Spring Training (2013-2015): 148 at-bats, .338/.381/.453, 11 extra-base hits, 21 RBI

Cardinals Regular Season: 99 at-bats, .152/.236/.152, 0 extra-base hits, 2 RBI

Looking to stop the shortstop cycle, the Cardinals made Pete Kozma their first-round pick in the 2007 draft. He was the first shortstop taken and signed for $1.395 million out of high school. He played for the three lower levels in the Cardinals system as a 19-year-old before being pushed up to Double-A, where he spent most of the next three seasons. Kozma held true to his defense-first attributes and did not show much with the bat in the minors, but the Cardinals pushed him up to major league camp for brief stints from 2010 until 2012.

Kozma made his MLB debut during the 2012 season, and in 26 games, he put together a strong offensive performance, with a career-best at any level .952 OPS with 10 extra-base hits and 14 RBI as a short-term fill-in. The Cardinals rewarded his debut with a chance to win the everyday job after losing Rafael Furcal and not having another strong option ready for the big leagues. Kozma took full advantage of the opportunity during 2013 camp and exploded for a .359 average with three homers and 15 RBI in his 22-game sample, making him the clear choice to start the season as the team's opening-day shortstop.

The former first-round pick kept the hot bat going when the team headed out of Jupiter, as he was slashing .333/.346/.500 with five RBI in the team's first six games. His power and run production stalled shortly after that, however, and he finished April with a pedestrian .657 OPS and only three RBI throughout the rest of the month.
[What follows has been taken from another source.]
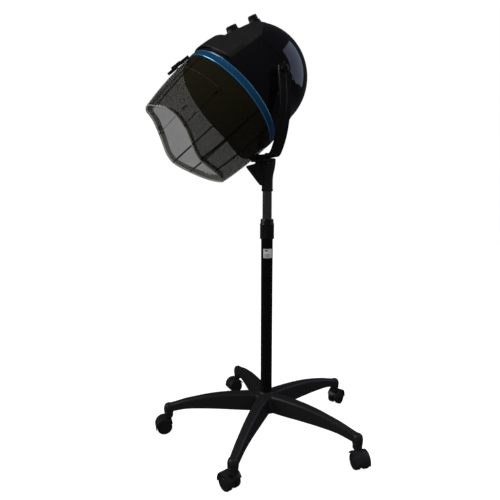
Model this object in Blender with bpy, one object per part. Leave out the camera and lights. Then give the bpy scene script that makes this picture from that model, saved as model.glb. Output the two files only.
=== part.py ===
"""Rolling hood hair dryer: a five-star base on twin-wheel casters, a telescopic
column, and a tilting drying hood with a see-through visor.

Units are metres, +Z is up and the floor is z = 0. The hood opens towards -Y and
everything except the star base and the controls is symmetric about the plane
x = COLUMN_X. The hood is a body of revolution about its own axis, so its pieces
are given as (radius, w), with w measured along that axis out of the opening.
"""

import math

import bmesh
import bpy
from mathutils import Matrix, Vector

# ---------------------------------------------------------------- sizes
COLUMN_X = 0.0077          # column axis, from the centre of the footprint
COLUMN_Y = -0.0008

WHEEL_R = 0.0215           # caster wheel radius
WHEEL_WIDTH = 0.0140
WEB_HALF = 0.0045          # half thickness of the caster's middle web
WHEEL_NEAR = WEB_HALF + 0.0008
WHEEL_FAR = WHEEL_NEAR + WHEEL_WIDTH
TRAIL = 0.0140             # wheel axle behind the swivel axis
GUARD_IN = WHEEL_R + 0.0014          # caster mudguard, inside radius
GUARD_OUT = WHEEL_R + 0.0034
BOSS_TOP = 0.0552          # top of the swivel boss
STEM_R = 0.0055

STAR_R = 0.280             # column axis to caster stem
FIRST_ARM_DEG = 246.2      # direction of the first arm, from +X
CASTER_DEG = (262.0, 196.0, 350.0, 120.0, 275.0)   # direction each caster trails
SOCKET_BOTTOM = 0.0580     # mouth of the caster socket
HUB_R = 0.036
HUB_BOTTOM = 0.070
HUB_TOP = 0.1215

TUBE_R = 0.0160            # outer column tube
TUBE_WALL = 0.0015
TUBE_FOOT = 0.0820
TUBE_TOP = 0.5800
INNER_R = 0.0125           # telescopic tube
INNER_WALL = 0.00125
INNER_FOOT = 0.1900
INNER_TOP = TUBE_TOP + 0.1940     # the mast nearly down
COLLAR_BOTTOM = TUBE_TOP - 0.0180
COLLAR_TOP = TUBE_TOP + 0.0360
COLLAR_R = TUBE_R + 0.0033

NECK_BOTTOM = INNER_TOP - 0.0835
NECK_TOP = INNER_TOP + 0.0025
TILT_Y = -0.0370           # tilt axis, from the column axis ...
TILT_RISE = 0.1955         # ... and above the neck
TILT_Z = NECK_TOP + TILT_RISE
ARM_X = 0.1560             # middle of the fork arm at the tilt axis
ARM_THICK = 0.0080
PLATE_THICK = 0.0085       # the neck's plate, under the fork

DOME_Y = TILT_Y + 0.0011   # centre of the dome, from the column axis
DOME_Z = TILT_Z + 0.0049
HOOD_TILT_DEG = 42.0       # hood axis below the horizontal
DOME_R = 0.1327
SHELL_WALL = 0.0025
SHELL_FLARE = 0.0110       # the middle shell widens this much ...
SHELL_FLARE_W = 0.0900     # ... by this w
SEAM_W = -0.0200           # joint between dome and middle shell
RING_W0 = 0.0840           # trim ring, dome side
RING_W1 = 0.1024           # trim ring, visor side
RING_R = 0.1442
FRONT_INSET = 0.0065       # black front shell, inside the visor
VISOR_R = 0.1437           # at the ring ...
VISOR_TAPER = 0.58         # ... less this times the square of the distance from it
VISOR_W = 0.0930
VISOR_WALL = 0.0020
RING_BORE = VISOR_R - FRONT_INSET + 0.0004
BOWL_W = 0.1500            # rim of the inner bowl
FLAP_HALF_DEG = 67.0       # the flap spans this much each side of the front
FLAP_W = 0.1445            # top edge of the flap
PANEL_HALF_DEG = 53.0      # the control housing spans this much each side
PANEL_SLOPE = 0.2660       # fall of the control panel per unit of w
PANEL_U = 0.1310           # height of the panel above the hood axis ...
PANEL_W = 0.0216           # ... at this w
TIMER_W = -0.0268
TEMPERATURE_W = -0.0892
LAMP_W = -0.0572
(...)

Kozma's numbers were pretty consistent through June as he settled into his defensive position. The second half of the season, though, was a different story altogether. Including an abysmal August where Kozma hit .063, the shortstop's last three months were ones to forget as he totaled a .496 OPS with only six RBI.

His mediocre performance forced the Cardinals to go external for their shortstop upgrade and they signed Jhonny Peralta to a four-year deal heading into 2014. The signing limited the need for Kozma to be more than a backup, and his 2014 Spring Training was less productive, so he spent the majority of the season in Triple-A. He was solid, yet unspectacular with Memphis, hitting .248 but drove in 54 runs. Kozma received a late-season call-up when rosters expanded in September and hit .263 to go into the offseason with another undefined role.

The 2015 Spring Training season catapulted Kozma into big-league roster consideration as a 27-year-old. In 49 at-bats, the shortstop turned utility infielder hit .408 with five RBI and came to St. Louis in mid-April as a backup infielder. With Peralta, Kolten Wong, and Matt Carpenter staying healthy and performing at their respective positions, there was not much opportunity for Kozma. Most of his playing time came as a defensive replacement, as he appeared in 76 games but only tallied 99 at-bats during the season. The overall numbers were again a far cry from Spring Training, as he totaled a miserable .388 OPS.

Kozma's Cardinal contract expired after the season, and he ended up bouncing around between the Yankees, Rangers, Tigers, Braves, and Athletics and never appeared in more than 39 games in a season for the rest of his major league career. He ended up spending the final years of professional baseball in the Independent American Association before calling it a career in 2023.